The Transom does not cry, but we noticed that a significant portion of the audience had, in fact, been moved to tears by the film’s end. Post-catharsis, the small crowd moved upstairs to dinner, where Ms. Geahan encouraged attendees to "get literary with a little bit of glamour" (a new motto, perhaps?).

We quickly noticed Harvey Weinstein, who was making the rounds in between Blackberry dispatches. "Aren’t there smart people you can talk to? I’m going to take you over to someone smarter," he said, leading us across the bar.

We suggested that he might also be smart.

"I’m not smart."

Rather than debate that point, we asked him how he had enjoyed the screening.
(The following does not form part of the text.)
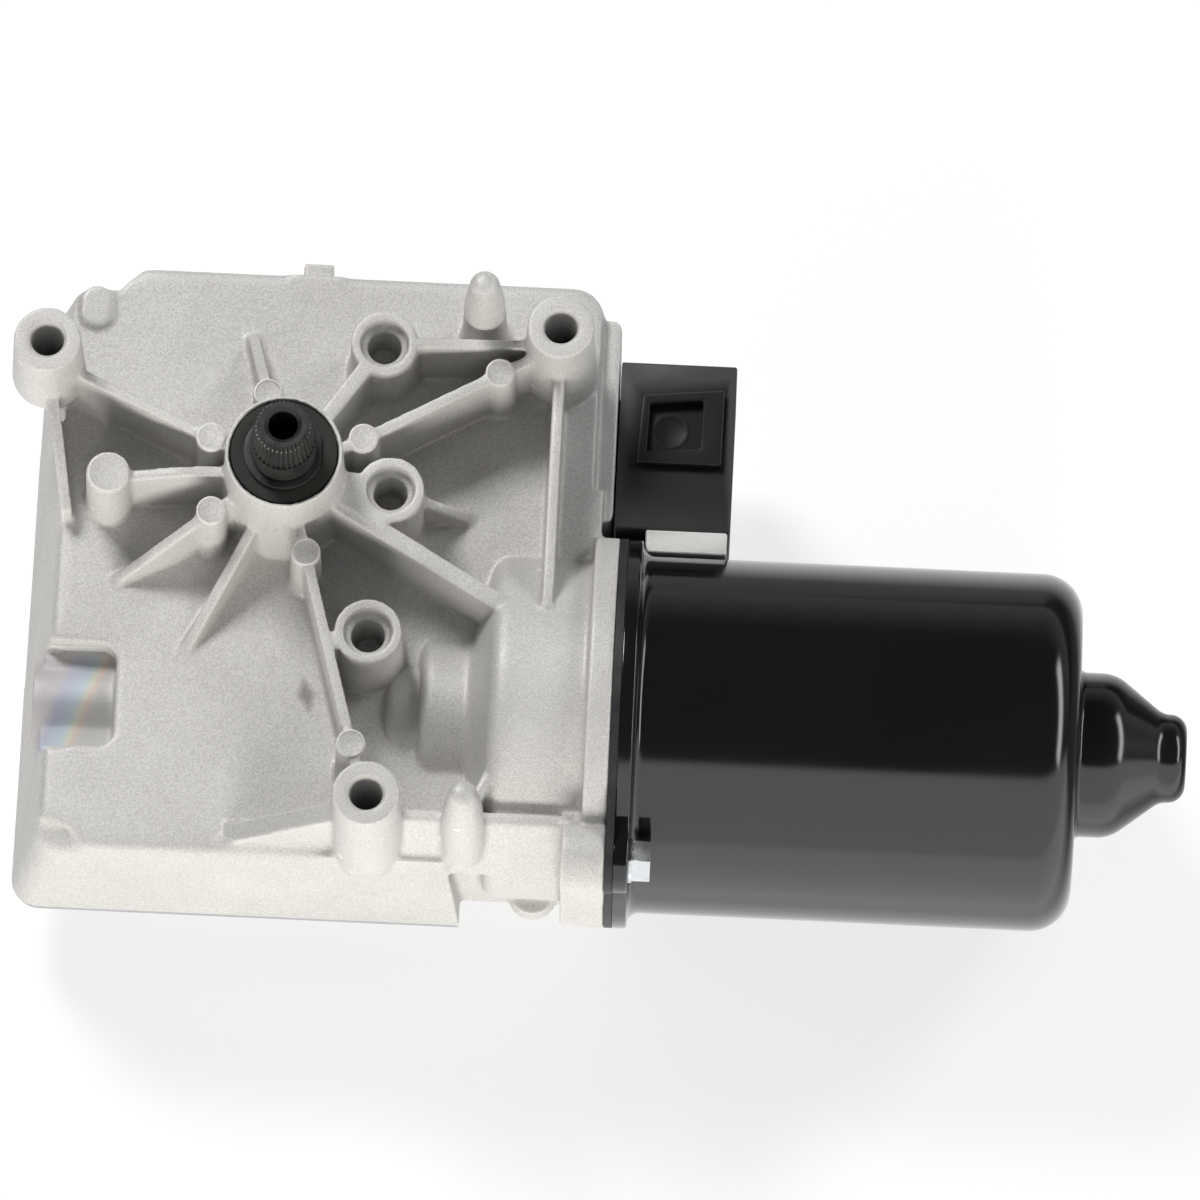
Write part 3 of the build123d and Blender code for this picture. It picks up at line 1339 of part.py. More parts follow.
contact_tip_z = wheel_bottom - park_disc_thickness - gap
with BuildPart() as park_contacts:
    for track in contact_tracks:
        with BuildSketch(Plane(origin=(0, track, 0), x_dir=(1, 0, 0), z_dir=(0, -1, 0))):
            with BuildLine():
                Polyline(
                    (contact_foot_start, board_top),
                    (contact_foot_end, board_top),
                    (0, contact_tip_z - contact_thickness),
                    (contact_tip_length, contact_tip_z - contact_thickness),
                    (contact_tip_length, contact_tip_z),
                    (-0.2, contact_tip_z),
                    (contact_foot_end - 0.2, board_top + contact_thickness),
                    (contact_foot_start, board_top + contact_thickness),
                    close=True,
                )
            make_face()
        extrude(amount=contact_width / 2, both=True)
park_contacts.part.label = "park_contacts"
export_step(park_contacts.part, "parts/park_contacts.step")
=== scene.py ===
import bpy
import json
import numpy as np
from math import radians, sin, cos, pi, sqrt
from mathutils import Matrix, Vector


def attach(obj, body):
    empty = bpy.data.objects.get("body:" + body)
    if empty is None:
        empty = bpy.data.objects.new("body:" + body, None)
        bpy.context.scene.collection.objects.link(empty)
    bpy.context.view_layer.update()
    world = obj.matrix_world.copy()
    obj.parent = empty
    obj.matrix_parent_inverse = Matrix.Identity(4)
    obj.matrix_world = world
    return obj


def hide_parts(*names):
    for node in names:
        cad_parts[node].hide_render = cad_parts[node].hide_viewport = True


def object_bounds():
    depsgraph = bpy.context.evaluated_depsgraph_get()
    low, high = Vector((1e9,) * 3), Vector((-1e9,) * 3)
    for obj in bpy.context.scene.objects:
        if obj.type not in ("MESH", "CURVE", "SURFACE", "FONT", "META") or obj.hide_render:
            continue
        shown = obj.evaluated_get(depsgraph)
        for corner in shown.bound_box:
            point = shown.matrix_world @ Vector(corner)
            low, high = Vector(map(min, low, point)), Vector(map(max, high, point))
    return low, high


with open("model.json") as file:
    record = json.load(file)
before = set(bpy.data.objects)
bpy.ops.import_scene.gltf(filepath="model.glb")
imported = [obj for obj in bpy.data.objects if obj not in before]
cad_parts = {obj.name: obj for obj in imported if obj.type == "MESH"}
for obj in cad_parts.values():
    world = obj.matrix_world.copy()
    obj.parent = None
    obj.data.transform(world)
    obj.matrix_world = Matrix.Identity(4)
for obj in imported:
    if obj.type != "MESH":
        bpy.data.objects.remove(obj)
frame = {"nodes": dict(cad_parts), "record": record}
cad_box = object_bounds()
nodes = frame["nodes"]
slots = {part["node"]: part["material_slot"] for part in frame["record"]["subparts"]}
scene = bpy.context.scene
MM = 0.001  # shapes are given in millimetres; the camera, floor and lamps in metres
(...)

"It’s my movie. I’m buying it. I love it," he said, depositing us next to Mr. Daldry, the director.

We asked Mr. Daldry how he felt the screening had gone.

"Good. We’ve only just finished the film, so it’s a whole new experience… We’re just showing it for the first time so, it’s very interesting hearing peoples’ reactions to it."

We wondered if he’d noticed all the crying, which seemed to indicate a pretty strong reaction.

"Well, good, I would say! I never know what to expect when people watch the stuff I make, so I’m always really interested to see whether it has an emotional relationship to other people or whether it’s just me. Particularly a complicated, ambiguous story full of moral questioning that’s hard to fathom. It’s not a regular movie–it’s a very strange story. It’s just such a strange character."

We also asked him what he made of the potential Winslet vs. Winslet Oscar battle (she is also starring in the upcoming Sam Mendes-helmed Revolutionary Road).

"I hope that doesn’t happen, but who knows. I mean, Kate’s a wonderful actress. I think she’s great in this, and she’s great to work with. Awards are, you know…Awards are awards. You have to take them with a little pinch of salt."

Also present was the writer Francine Prose, who told us she had "enormous respect for them for doing this film at a point in history when Americans seem to want films about vampires, so it seemed courageous to be doing this now."

Later, Ms. Geahan thanked Mr. Weinstein (who eventually got up to take a call and never returned) for "making films I want to watch."

"He was the one who actually handed me The Reader," she explained. "He said, ‘You haven’t read this?’ and I read it and thought, ‘How have I not read this?’ Literature, charity, morality, that’s what we’re all about, my nonprofit. But above that, I have to thank the beauty that we have in all of us today. We have so many great writers and authors and people who really believe in literature."

Included in that group were social people Fabiola Baracasa, who was proud she had called the film’s final twist (we had not), and Emma Snowden-Jones, who, we learned, maintains a poetry collection on her Blackberry.